I’m no stranger to the usual humourless, knee-jerk, PC overreactions. I’ve laughed them off. There are worse things than getting self-righteous morality lectures from nineteen-year-old college students about how they think “Sally Dumps Jimmy” or “A Love Letter” is misogynistic, or how I supposedly wrote Grouch on a Couch for no other reason than an immature need to shock people with naughty language. Usually, I assumed that they needed to grow the hell up. Now, I don’t know. I just don’t know anymore. I don’t write or perform spoken word to make people feel “unsafe”. I think the situation is utterly absurd, but I’m not trying to make any trouble. Maybe I’ve been wrong all along, and the true moral point of view is this: if art and wit make one person feel “unsafe”, we should ban them. Let’s just end all art and wit. Let would-be artists devote their lives to nothing but Hallmark-card poems and photos of kittens with misspelled captions. What a fine and safe world that will be.
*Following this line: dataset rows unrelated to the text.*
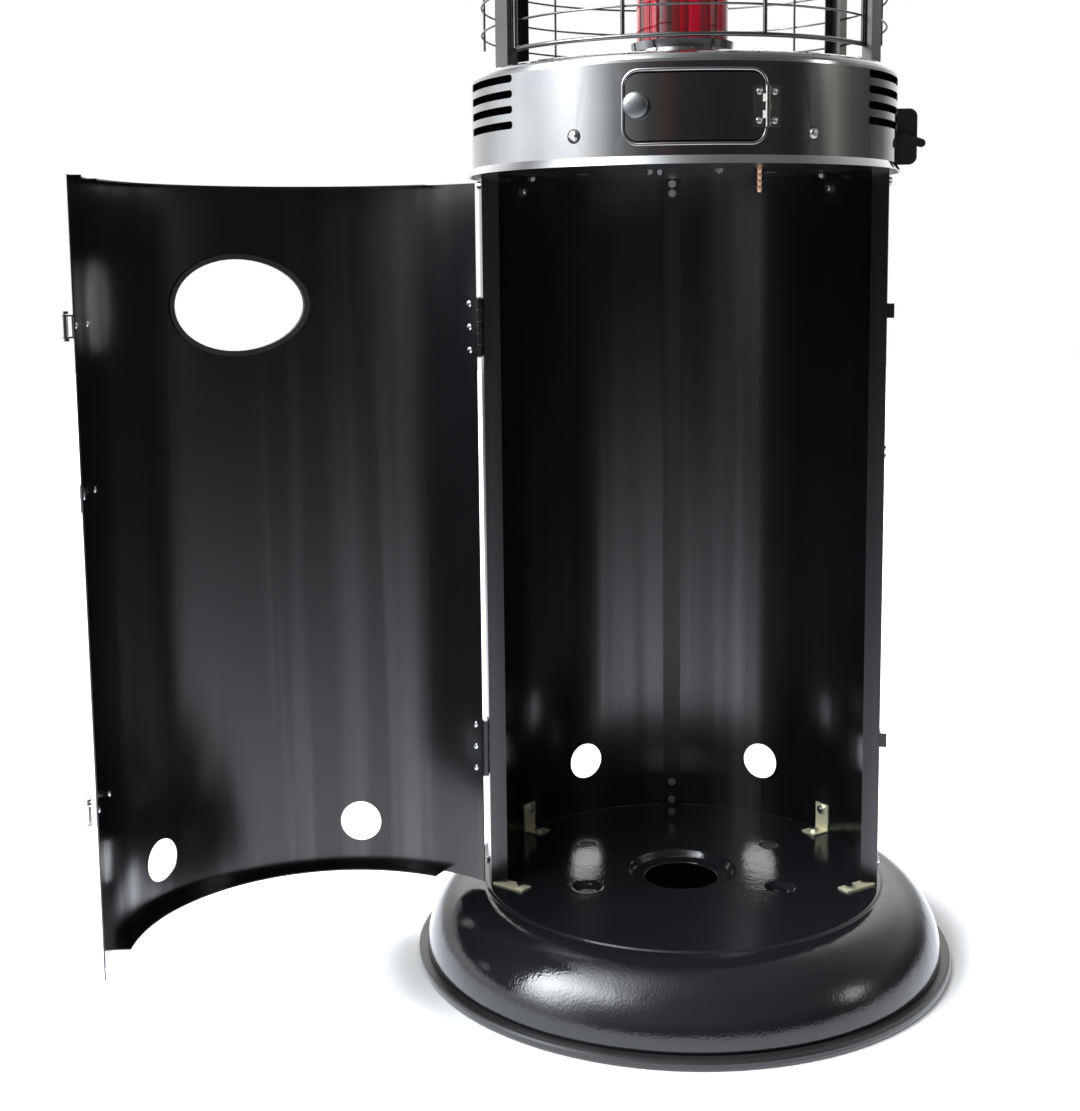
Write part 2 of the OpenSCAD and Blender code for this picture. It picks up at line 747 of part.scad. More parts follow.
// A hooked plate on the shell's outer face that takes the latch wire
module catch(z) {
    turn = catch_w / shell_r * 180 / PI;
    arc_wall(shell_r, shell_r + sheet, z - catch_h / 2, z + catch_h / 2, catch_az, catch_az + turn);
    at_azimuth(catch_az) translate([shell_r + run_gap * 4, -sheet / 2, z - catch_h / 2])
        cube([catch_out, sheet, catch_h]);
}

module door_catches() {
    color([0.75, 0.75, 0.76]) {
        catch(upper_latch_z);
        catch(lower_latch_z);
    }
}

// Knuckles of a hinge, every second one starting at first
module knuckle_row(len, count, first, r_out, r_bore, gap) {
    one = len / count;
    for (i = [first:2:count - 1]) translate([0, 0, -len / 2 + i * one + gap / 2]) difference() {
        cylinder(r = r_out, h = one - gap, $fn = 48);
        translate([0, 0, -cut]) cylinder(r = r_bore, h = one + 2 * cut, $fn = 48);
    }
}

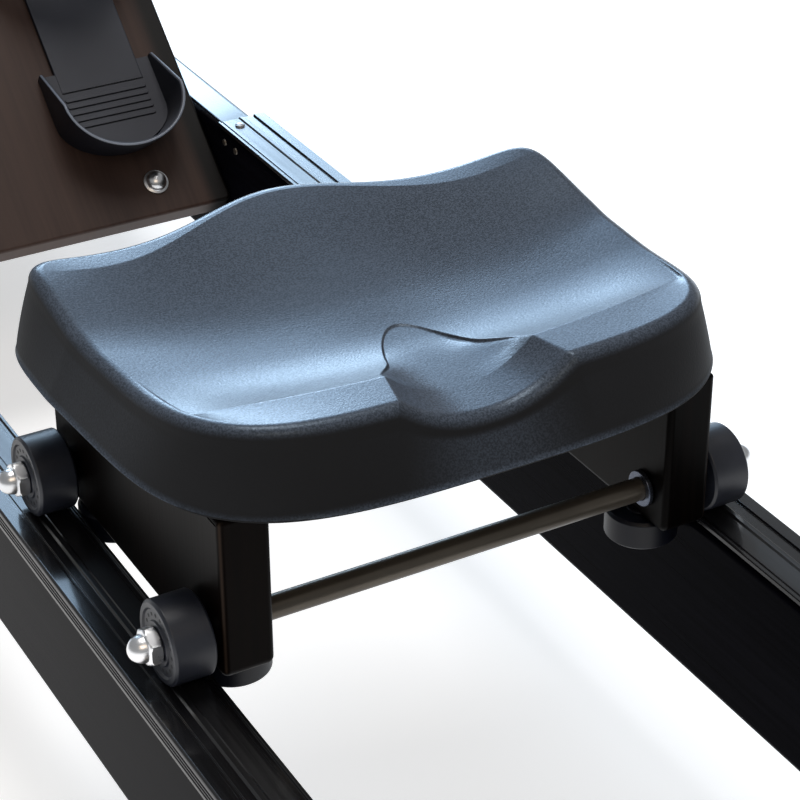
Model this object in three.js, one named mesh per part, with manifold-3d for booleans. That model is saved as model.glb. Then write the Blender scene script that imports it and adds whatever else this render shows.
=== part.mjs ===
// Twin-rail water rowing machine, in millimetres, with +Z up and +Y towards the water tank.
// The origin is on the floor, midway along the rails and midway between them.

import * as THREE from 'three';
import { mergeVertices } from 'three/addons/utils/BufferGeometryUtils.js';
import Module from 'manifold-3d';

const wasm = await Module();
wasm.setup();

// Clearances shared by the whole machine
const running_gap = 0.3;
const cut_overrun = 6;
const merge_tolerance = 0.001;
const degrees = Math.PI / 180;

// Sides of the round bodies, finer on the larger ones
const cord_sides = 8;
const pin_sides = 10;
const bolt_sides = 12;
const rod_sides = 16;
const hub_sides = 20;
const guide_sides = 24;
const roller_sides = 28;
const drum_sides = 32;
const tank_sides = 40;
const hexagon_sides = 6;

// Rails
const rail_length = 2100;
const rail_spacing = 272;
const rail_thickness = 29.5;
const rail_height = 97.5;
const rail_clearance = 85;
const rail_edge_radius = 6;

// Capping strips on the rails
const cap_thickness = 2.5;
const cap_end_inset = 5;
const cap_overlap = 19;
const cap_lip_width = 2;
const cap_groove_width = 2;
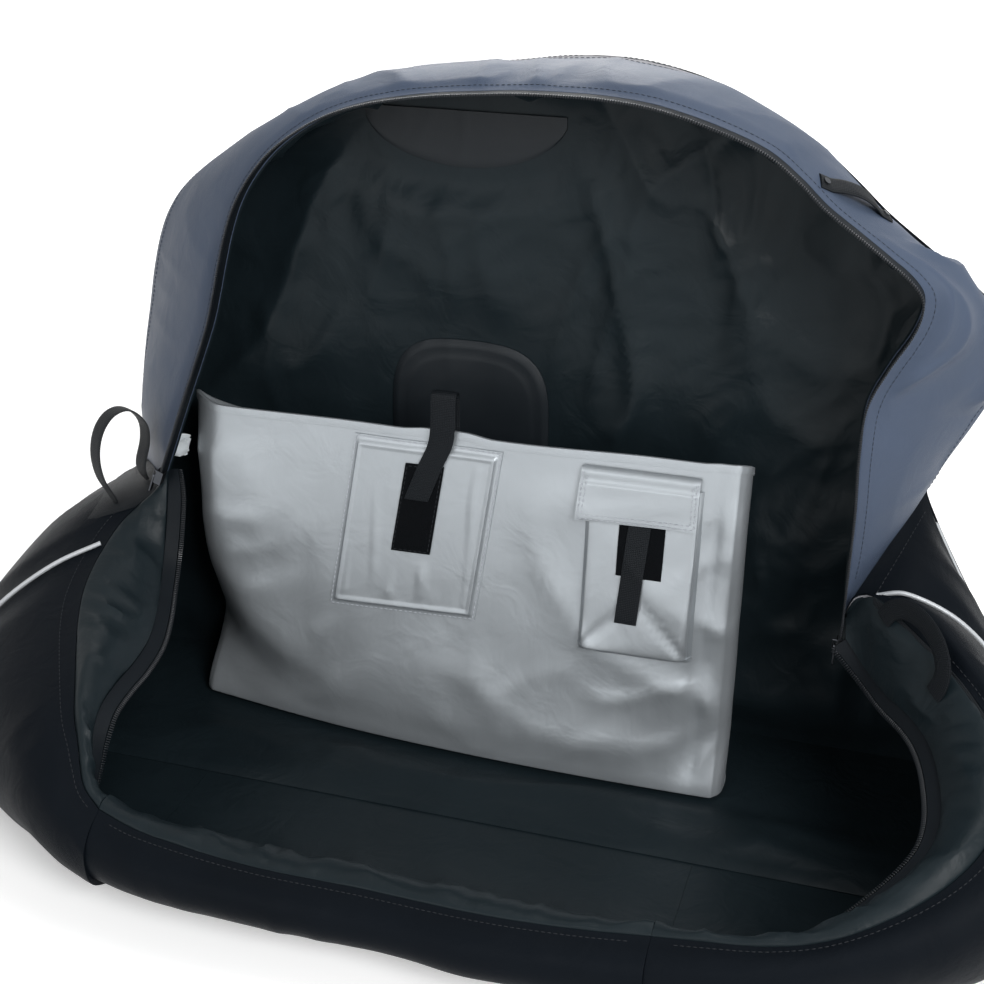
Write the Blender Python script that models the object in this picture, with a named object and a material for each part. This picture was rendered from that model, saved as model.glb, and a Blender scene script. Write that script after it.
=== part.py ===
# Soft bike travel bag, standing with its top zip open and its near half slumped forward.
# Metres, +Z up, +X along the bag, +Y towards the back wall that carries the wheel pocket.
# The origin is on the floor, at the middle of the base.
import math

import bmesh
import bpy
import numpy as np
from mathutils import Matrix, Vector
from mathutils.bvhtree import BVHTree

# Driving dimensions
bag_length = 1.36
bag_depth = 0.29
bag_height = 0.85
front_reach = 0.30
front_split = 0.30
gap = 0.0003

# Cloth layers of the padded walls
skin_thickness = 0.0025
foam_thickness = 0.010
foam_seam = 0.0015
lining_thickness = 0.002
gusset_thickness = 0.006
board_thickness = 0.004

# Zip, piping and webbing
tape_width = 0.016
tape_thickness = 0.0012
coil_radius = 0.003
piping_radius = 0.0035
webbing_width = 0.028
webbing_thickness = 0.0024
patch_thickness = 0.002

# Base footprint
foot_half_x = 0.645
foot_corner_radius = 0.06

half_length = bag_length / 2
half_depth = bag_depth / 2
base_top = skin_thickness + board_thickness + foam_thickness + lining_thickness + 3 * gap
back_front_y = half_depth - (skin_thickness + foam_thickness + lining_thickness + 2 * gap)
seam_y = back_front_y - gap

# Samples between two key lines of the lower shell, along its wall, and across its gusset
span_steps = 3
wall_steps = 8
gusset_steps = 3
arch_steps = 2


def clear_scene():
    for old in list(bpy.data.objects):
        bpy.data.objects.remove(old, do_unlink=True)


clear_scene()
bag = bpy.data.collections.new("bike_travel_bag")
bpy.context.scene.collection.children.link(bag)
cutters = bpy.data.collections.new("cutters")
bpy.context.scene.collection.children.link(cutters)


def make_material(name, colour, roughness, metallic=0.0):
    material = bpy.data.materials.new(name)
    material.use_nodes = True
    shader = material.node_tree.nodes["Principled BSDF"]
    shader.inputs["Base Color"].default_value = (*colour, 1.0)
    shader.inputs["Roughness"].default_value = roughness
    shader.inputs["Metallic"].default_value = metallic
    return material


# Colours and finishes
black_cloth = (0.012, 0.014, 0.018)
lining_cloth = (0.008, 0.009, 0.011)
blue_grey_cloth = (0.17, 0.19, 0.24)
silver_cloth = (0.55, 0.57, 0.60)
webbing_cloth = (0.015, 0.016, 0.018)
foam_colour = (0.25, 0.25, 0.27)
board_colour = (0.05, 0.05, 0.05)
reflective_colour = (0.80, 0.81, 0.82)
zip_metal = (0.62, 0.62, 0.60)
label_colour = (0.85, 0.86, 0.88)


def add_object(name, mesh, colour, roughness, metallic=0.0):
    made = bpy.data.objects.new(name, mesh)
    mesh.materials.clear()
    mesh.materials.append(make_material(name + "_finish", colour, roughness, metallic))
    bag.objects.link(made)
    return made


def hang(name, origin, pieces):
    # An empty on a joint's axis carries the pieces that move about it
    axis = bpy.data.objects.new(name, None)
    axis.location = origin
    bag.objects.link(axis)
    bpy.context.view_layer.update()
    for piece in pieces:
        moving = bpy.data.objects[piece]
        moving.parent = axis
        moving.matrix_parent_inverse = axis.matrix_world.inverted()


def unit(vector):
    vector = np.asarray(vector, dtype=float)
    return vector / np.maximum(np.linalg.norm(vector, axis=-1, keepdims=True), 1e-12)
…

So that’s why I’m not going to poetry events in Toronto these days. I’ve removed myself from most of the Facebook communities – I don’t even want to know when the events are. And I doubt it’s making any difference. I mean, it’s not as if crowds of people are banging down my door and begging me to come out and read “How to Write Like a Lawyer” on an open mic.
But I am doing a spoken-word set in January at an improv show, if that counts for anything. At least the improv kids don’t feel “unsafe” around me. They get it: we all say stupid and offensive things once in a while. That doesn’t mean we’re all Mel Gibson.